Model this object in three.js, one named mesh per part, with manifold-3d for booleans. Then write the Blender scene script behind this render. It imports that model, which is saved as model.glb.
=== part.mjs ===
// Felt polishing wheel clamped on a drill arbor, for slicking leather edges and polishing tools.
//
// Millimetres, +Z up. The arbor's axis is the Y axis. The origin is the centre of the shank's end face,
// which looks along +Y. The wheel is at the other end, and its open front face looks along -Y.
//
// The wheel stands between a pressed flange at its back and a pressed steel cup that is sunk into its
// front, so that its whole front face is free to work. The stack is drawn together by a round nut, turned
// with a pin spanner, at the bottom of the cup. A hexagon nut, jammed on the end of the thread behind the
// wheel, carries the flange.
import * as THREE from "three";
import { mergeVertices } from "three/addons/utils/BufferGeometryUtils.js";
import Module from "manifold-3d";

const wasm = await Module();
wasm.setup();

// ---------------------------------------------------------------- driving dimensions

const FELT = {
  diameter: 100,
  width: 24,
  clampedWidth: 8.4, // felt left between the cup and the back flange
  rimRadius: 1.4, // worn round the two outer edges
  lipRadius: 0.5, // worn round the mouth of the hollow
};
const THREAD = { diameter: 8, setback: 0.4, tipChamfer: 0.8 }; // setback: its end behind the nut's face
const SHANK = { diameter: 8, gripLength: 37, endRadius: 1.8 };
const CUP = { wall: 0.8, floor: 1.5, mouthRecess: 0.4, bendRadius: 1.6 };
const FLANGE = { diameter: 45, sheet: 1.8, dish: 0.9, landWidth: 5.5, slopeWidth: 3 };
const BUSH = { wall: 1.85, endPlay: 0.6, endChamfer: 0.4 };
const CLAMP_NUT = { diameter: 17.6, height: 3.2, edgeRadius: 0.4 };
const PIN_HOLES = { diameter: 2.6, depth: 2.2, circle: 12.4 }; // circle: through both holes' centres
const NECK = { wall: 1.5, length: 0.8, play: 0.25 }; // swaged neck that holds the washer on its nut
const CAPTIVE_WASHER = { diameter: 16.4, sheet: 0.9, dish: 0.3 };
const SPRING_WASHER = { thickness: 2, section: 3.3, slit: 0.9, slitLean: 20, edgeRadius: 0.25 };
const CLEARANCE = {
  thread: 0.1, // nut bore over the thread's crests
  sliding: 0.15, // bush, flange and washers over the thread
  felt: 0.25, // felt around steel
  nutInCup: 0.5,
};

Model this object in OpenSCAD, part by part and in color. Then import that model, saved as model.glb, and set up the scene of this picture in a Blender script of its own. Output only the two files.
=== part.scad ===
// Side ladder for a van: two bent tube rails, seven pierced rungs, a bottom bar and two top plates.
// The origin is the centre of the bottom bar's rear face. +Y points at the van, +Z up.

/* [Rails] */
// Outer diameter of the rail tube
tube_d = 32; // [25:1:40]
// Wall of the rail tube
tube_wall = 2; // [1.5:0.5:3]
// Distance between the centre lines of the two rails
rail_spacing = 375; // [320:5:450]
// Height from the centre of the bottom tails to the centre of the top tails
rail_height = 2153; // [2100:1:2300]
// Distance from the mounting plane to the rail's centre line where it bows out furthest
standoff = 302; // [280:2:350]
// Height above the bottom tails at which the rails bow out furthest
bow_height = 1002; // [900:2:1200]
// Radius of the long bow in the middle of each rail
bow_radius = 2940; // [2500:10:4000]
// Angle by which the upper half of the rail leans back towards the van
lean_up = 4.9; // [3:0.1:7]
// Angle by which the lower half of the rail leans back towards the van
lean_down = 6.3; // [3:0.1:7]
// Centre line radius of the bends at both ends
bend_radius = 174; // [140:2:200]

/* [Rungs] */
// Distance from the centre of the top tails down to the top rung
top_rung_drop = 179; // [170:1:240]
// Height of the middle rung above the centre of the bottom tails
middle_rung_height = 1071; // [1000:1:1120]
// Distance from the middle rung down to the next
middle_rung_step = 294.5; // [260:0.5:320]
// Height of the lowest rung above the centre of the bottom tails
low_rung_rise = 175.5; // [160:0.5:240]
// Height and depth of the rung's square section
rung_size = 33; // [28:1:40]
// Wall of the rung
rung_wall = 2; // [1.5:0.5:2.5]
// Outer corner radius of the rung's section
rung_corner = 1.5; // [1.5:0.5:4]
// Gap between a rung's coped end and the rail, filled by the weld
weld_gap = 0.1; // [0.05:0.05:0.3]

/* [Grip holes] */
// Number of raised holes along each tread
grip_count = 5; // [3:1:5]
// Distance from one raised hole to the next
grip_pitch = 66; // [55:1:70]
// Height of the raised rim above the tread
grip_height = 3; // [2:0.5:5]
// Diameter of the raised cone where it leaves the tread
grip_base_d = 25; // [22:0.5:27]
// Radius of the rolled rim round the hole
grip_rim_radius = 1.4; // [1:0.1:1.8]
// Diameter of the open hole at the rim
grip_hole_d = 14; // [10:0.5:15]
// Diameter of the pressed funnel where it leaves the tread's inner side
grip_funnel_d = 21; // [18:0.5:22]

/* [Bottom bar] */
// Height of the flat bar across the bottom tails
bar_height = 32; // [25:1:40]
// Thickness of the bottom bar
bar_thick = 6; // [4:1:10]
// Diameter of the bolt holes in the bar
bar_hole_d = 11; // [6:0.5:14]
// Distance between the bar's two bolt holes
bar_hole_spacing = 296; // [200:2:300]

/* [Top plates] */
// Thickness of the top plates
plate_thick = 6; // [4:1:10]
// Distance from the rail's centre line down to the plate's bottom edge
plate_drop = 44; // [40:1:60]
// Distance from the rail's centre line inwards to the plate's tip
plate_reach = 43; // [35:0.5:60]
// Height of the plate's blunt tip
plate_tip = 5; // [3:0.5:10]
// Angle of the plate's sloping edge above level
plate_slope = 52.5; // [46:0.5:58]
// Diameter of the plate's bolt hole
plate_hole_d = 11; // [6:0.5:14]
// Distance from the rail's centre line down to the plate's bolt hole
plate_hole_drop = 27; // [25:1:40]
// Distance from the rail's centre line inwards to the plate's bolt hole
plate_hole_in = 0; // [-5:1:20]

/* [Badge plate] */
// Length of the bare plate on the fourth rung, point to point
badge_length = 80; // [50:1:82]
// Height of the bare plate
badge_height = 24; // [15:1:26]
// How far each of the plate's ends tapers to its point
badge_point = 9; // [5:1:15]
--
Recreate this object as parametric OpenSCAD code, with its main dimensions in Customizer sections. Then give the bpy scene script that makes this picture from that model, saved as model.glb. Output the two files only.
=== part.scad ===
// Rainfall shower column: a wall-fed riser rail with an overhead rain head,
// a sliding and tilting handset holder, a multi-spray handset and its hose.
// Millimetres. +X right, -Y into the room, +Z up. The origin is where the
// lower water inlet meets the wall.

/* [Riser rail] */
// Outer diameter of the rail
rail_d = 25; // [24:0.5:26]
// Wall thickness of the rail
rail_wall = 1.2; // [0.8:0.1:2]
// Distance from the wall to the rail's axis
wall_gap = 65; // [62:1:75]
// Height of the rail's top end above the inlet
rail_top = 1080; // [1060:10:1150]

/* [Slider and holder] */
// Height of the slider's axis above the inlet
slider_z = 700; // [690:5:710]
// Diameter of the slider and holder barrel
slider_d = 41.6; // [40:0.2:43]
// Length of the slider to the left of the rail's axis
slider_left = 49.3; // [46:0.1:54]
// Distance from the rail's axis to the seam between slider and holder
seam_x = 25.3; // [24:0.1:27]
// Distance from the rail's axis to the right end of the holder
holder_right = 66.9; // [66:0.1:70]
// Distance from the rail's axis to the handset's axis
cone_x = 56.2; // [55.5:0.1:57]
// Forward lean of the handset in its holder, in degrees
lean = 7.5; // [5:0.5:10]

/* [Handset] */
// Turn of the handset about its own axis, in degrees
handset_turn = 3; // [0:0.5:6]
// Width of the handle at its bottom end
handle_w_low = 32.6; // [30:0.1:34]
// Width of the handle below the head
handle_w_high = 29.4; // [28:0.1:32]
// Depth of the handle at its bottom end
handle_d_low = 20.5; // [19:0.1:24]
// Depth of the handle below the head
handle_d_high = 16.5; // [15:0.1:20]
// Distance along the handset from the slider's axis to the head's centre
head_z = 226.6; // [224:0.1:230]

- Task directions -
Exactly repeat the lines from the line with "Model this object in OpenSCAD, part" to the line with "bend_radius = 174; // [140:2:200]", including both, and output nothing else.

- Written response -
Model this object in OpenSCAD, part by part and in color. Then import that model, saved as model.glb, and set up the scene of this picture in a Blender script of its own. Output only the two files.
=== part.scad ===
// Side ladder for a van: two bent tube rails, seven pierced rungs, a bottom bar and two top plates.
// The origin is the centre of the bottom bar's rear face. +Y points at the van, +Z up.

/* [Rails] */
// Outer diameter of the rail tube
tube_d = 32; // [25:1:40]
// Wall of the rail tube
tube_wall = 2; // [1.5:0.5:3]
// Distance between the centre lines of the two rails
rail_spacing = 375; // [320:5:450]
// Height from the centre of the bottom tails to the centre of the top tails
rail_height = 2153; // [2100:1:2300]
// Distance from the mounting plane to the rail's centre line where it bows out furthest
standoff = 302; // [280:2:350]
// Height above the bottom tails at which the rails bow out furthest
bow_height = 1002; // [900:2:1200]
// Radius of the long bow in the middle of each rail
bow_radius = 2940; // [2500:10:4000]
// Angle by which the upper half of the rail leans back towards the van
lean_up = 4.9; // [3:0.1:7]
// Angle by which the lower half of the rail leans back towards the van
lean_down = 6.3; // [3:0.1:7]
// Centre line radius of the bends at both ends
bend_radius = 174; // [140:2:200]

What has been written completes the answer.